A boa notícia é que, recentemente, a Advocacia-Geral da União (AGU), por meio da consultoria jurídica do Ministério da Infraestrutura, reconheceu a COVID-19 como fato extraordinário e imprevisível para autorizar o reequilíbrio econômico-financeiro dos contratos administrativos, conforme o Parecer 261/2020/CONJUR-MINFRA/CGU/AGU:
“EMENTA: CONSULTA. CONTRATOS DE CONCESSÃO DO SETOR DE INFRAESTRUTURA DE TRANSPORTES. RECOMPOSIÇÃO DO EQUILÍBRIO ECONÔMICO-FINANCEIRO. PANDEMIA DO NOVO CORNAVÍRUS. COVID-19.
I. Os concessionários têm direito ao reequilíbrio de seus contratos em caso de superveniência de evento cujo risco tenha sido alocado ao poder concedente, caso dele tenha decorrido impacto significativo em suas receitas ou despesas.
II. Em regra, o concessionário assume os riscos ordinários do negócio e o poder público retém os riscos extraordinários. Mas nada impede que os contratos estabeleçam uma divisão de riscos diferente.
III. Para aplicação da teoria da imprevisão para fins de revisão de contratos de concessão é necessário que, observada a alocação contratual de riscos, ocorra evento superveniente e extraordinário, cuja ocorrência ou consequências seja imprevisíveis e inevitáveis e que tenha gerado onerosidade excessiva decorrente de um significativo desequilíbrio no contrato.
IV. A pandemia do novo coronavírus configura força maior ou caso fortuito, caracterizando álea extraordinária para fins de aplicação da teoria da imprevisão a justificar o reequilíbrio de contratos de concessão de infraestrutura de transportes, desde que atendidos os demais requisitos indicados neste Parecer”.
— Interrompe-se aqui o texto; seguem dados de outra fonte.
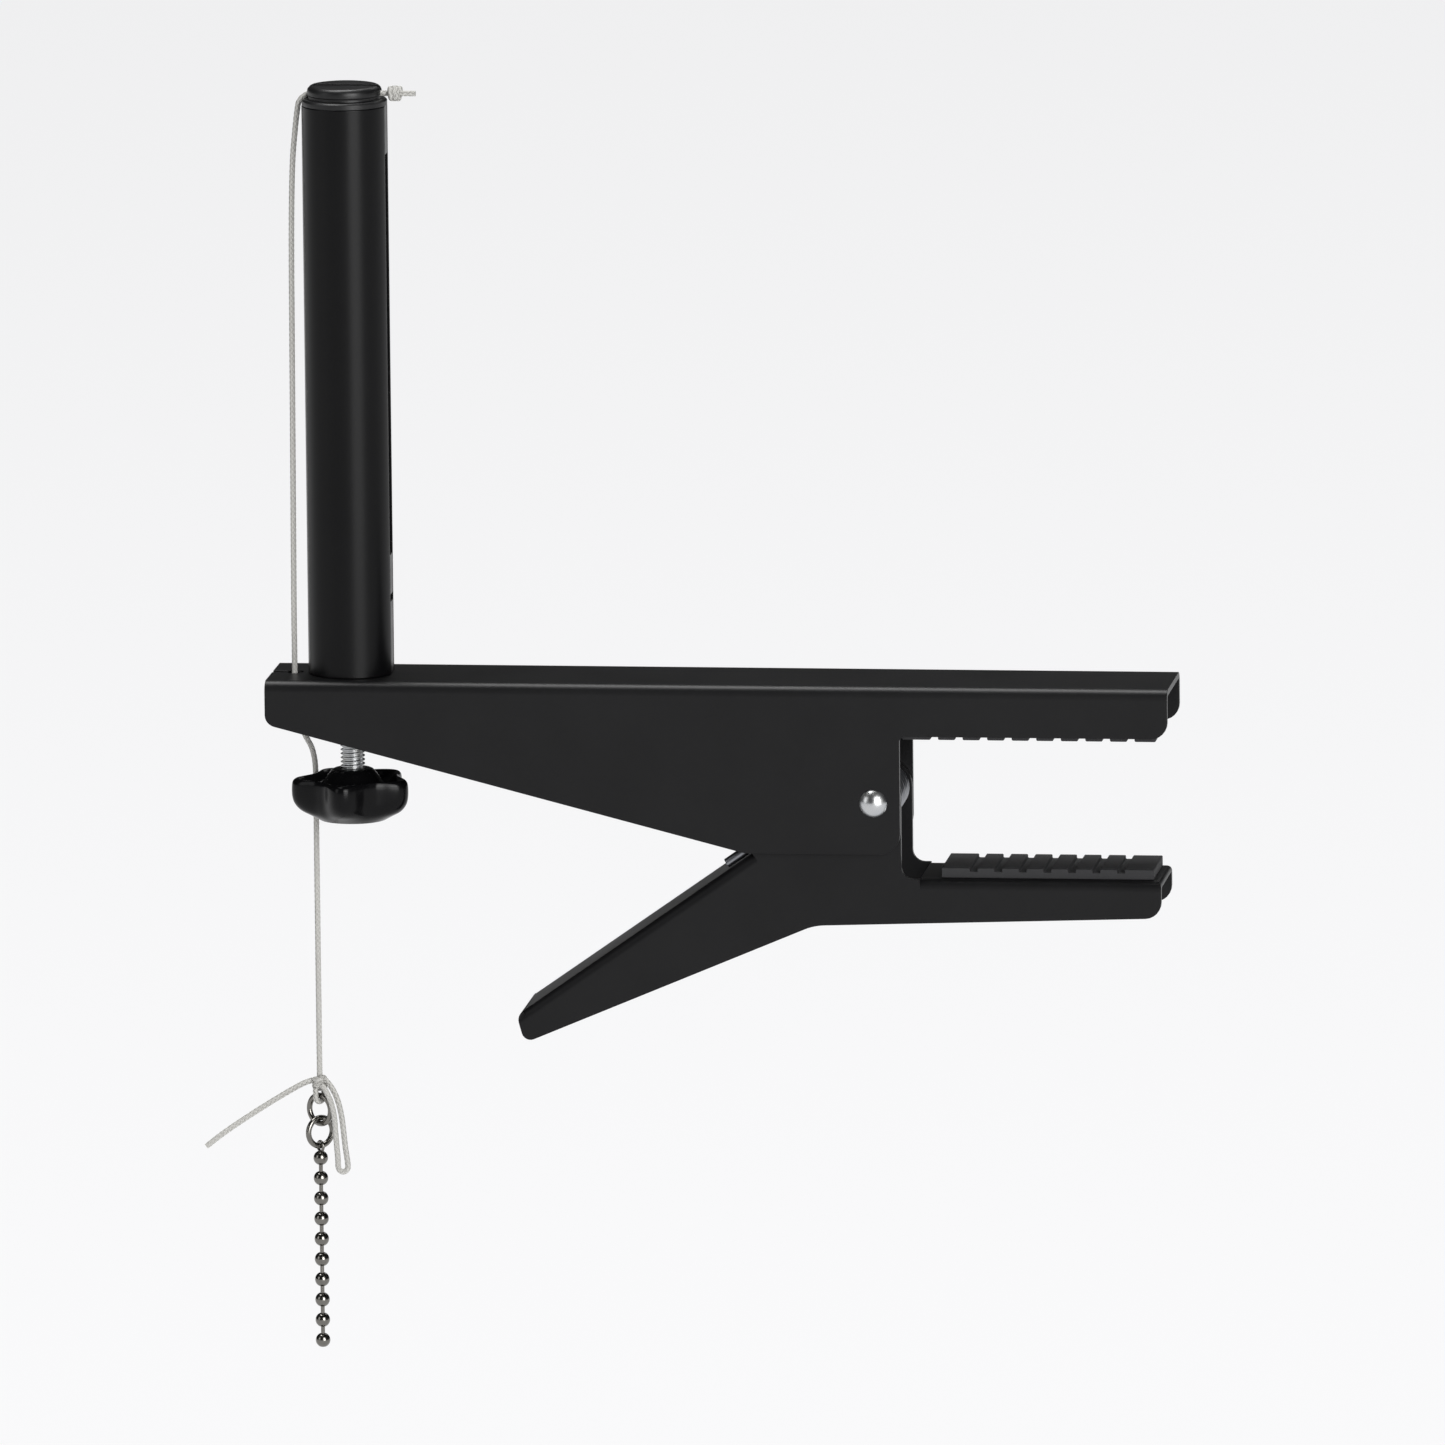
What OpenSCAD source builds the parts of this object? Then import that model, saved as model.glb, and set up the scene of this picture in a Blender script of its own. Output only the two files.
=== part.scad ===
// Spring-clip net clamp with a height-adjustable net post, for a table tennis table.
// X runs in over the table from its edge, Y runs along the edge, and Z is height above the table's top.

/* [Bracket] */
// Reach of the bracket out past the table's edge
arm_reach = 157; // [152:1:190]
// Reach of the upper jaw in over the table
jaw_reach = 64; // [52:1:80]
// Outside width of the bracket's channel
channel_w = 30; // [28:1:37]
// Thickness of the sheet steel
sheet_t = 1.6; // [1.3:0.1:2]
// Outside radius of the long folds
fold_r = 2.6; // [2.2:0.1:3.2]
// Height of the bracket's top above the table
web_h = 13; // [12:0.5:16]
// Depth of the bracket's sides at the outer end
tip_depth = 10.6; // [8:0.1:12]
// Depth of the bracket's sides below the table's top
throat_depth = 28.2; // [26:0.2:34]
// Distance from the table's edge to the sides' lowest corner
heel_out = 39.5; // [34:0.5:44]
// Gap between the table's edge and the clamp's throat
throat_gap = 1.5; // [1:0.5:2.5]

/* [Lever] */
// Thickness of table that the jaws hold at rest
grip_h = 32; // [28:1:38]
// Distance of the pivot from the table's edge
pivot_out = 8; // [8:0.5:10]
// Drop of the pivot below the table's top
pivot_drop = 15.6; // [14:0.2:17]
// Diameter of the pivot pin
pin_d = 5; // [4:0.5:6]
// Slope of the handle below level, in degrees
handle_slope = 34.8; // [30:0.2:38]
// Length of the handle from the pivot to its tip
handle_len = 103; // [86:1:124]
// Depth of the handle at its tip
handle_tip = 6.9; // [6:0.1:9]
// Depth of the lower jaw at its inner end
jaw_depth = 9; // [7:0.5:12]
// Free play on each side between the lever and the bracket
side_play = 0.4; // [0.3:0.05:0.6]

/* [Spring] */
// Wire diameter of the torsion spring
wire_d = 2.4; // [1.8:0.1:2.6]
// Mean radius of the spring's coil
coil_r = 5; // [4.6:0.1:5.2]
// Whole turns in the coil
coil_turns = 6; // [4:1:6]
// Gap between the coil's turns
coil_gap = 0.5; // [0.45:0.05:0.6]

/* [Pads] */
// How far the upper pad stands below the bracket's sides
pad_proud = 1; // [0.6:0.1:1.5]
// Thickness of the lower pad
lower_pad_t = 2.5; // [2:0.1:3.5]
// Distance from groove to groove in both pads
rib_pitch = 6; // [5:0.5:8]
// Depth of the grooves
rib_depth = 0.9; // [0.5:0.1:1.2]

/* [Post] */
// Distance of the post's axis from the bracket's outer end
post_inset = 19.5; // [17:0.5:30]
// Outside diameter of the post
post_d = 21; // [20:0.1:25.5]
// Wall of the post's profile
post_wall = 1.8; // [1.5:0.1:2.2]
// Width of the slot that the net runs out of
slot_w = 5; // [4.5:0.1:6]
// Length of the post's profile
post_len = 140; // [116:1:170]
// Height of the cap above the profile
cap_h = 4.8; // [4.6:0.1:7]

/* [Height adjuster] */
// Thread diameter of the adjusting screw
screw_d = 6; // [5:0.5:6.5]
// Pitch of the screw's thread
screw_pitch = 1; // [0.8:0.05:1]
// Turns of the knob from lowest to highest
lift_turns = 8; // [4:1:8]
// Height of the guide that stands inside the post
guide_h = 18; // [16:1:24]
// Diameter over the knob's lobes
knob_d = 30; // [25:0.5:30]
// Drop of the knob's lobes below the table's top
knob_drop = 12.8; // [12.8:0.1:20]

/* [Cord and chain] */
// Diameter of the net cord
cord_d = 1.4; // [1.2:0.1:1.6]
// Diameter of the chain's beads
bead_d = 3.6; // [3.2:0.1:4]
// Distance from bead to bead
bead_pitch = 5.05; // [4.8:0.05:5.5]
// Number of beads
bead_count = 10; // [6:1:14]

/* [Hidden] */
$fn = 64;

// Clearances
run_gap = 0.05;      // a pin or screw turning in its hole
loose_gap = 0.3;     // pieces that pass each other
seat_gap = 0.02;     // a face that bears on another body
bolt_gap = 0.4;      // a screw through a clearance hole
over = 1;            // how far a cut runs past a face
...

Vale dizer que a AGU não defende o reequilíbrio automático de todos os contratos administrativos, mas deu um passo importante ao admitir que a pandemia de COVID-19 e seus efeitos “não poderiam ter sido previstos ou antecipados pelos concessionários quando da apresentação de suas propostas nos respectivos leilões e tampouco poderiam ter sido por eles evitados”. Por isso, a AGU a qualificou como evento caracterizador de álea extraordinária que pode ensejar a aplicação da teoria da imprevisão aos contratos de concessão.
Nesse cenário, é imprescindível a análise individual de cada contratação para verificar se (i) o particular assumiu os riscos extraordinários associados ao projeto; e (ii) há nexo causal entre a pandemia e as receitas e/ou despesas do particular, atingindo a equação econômico-financeira original.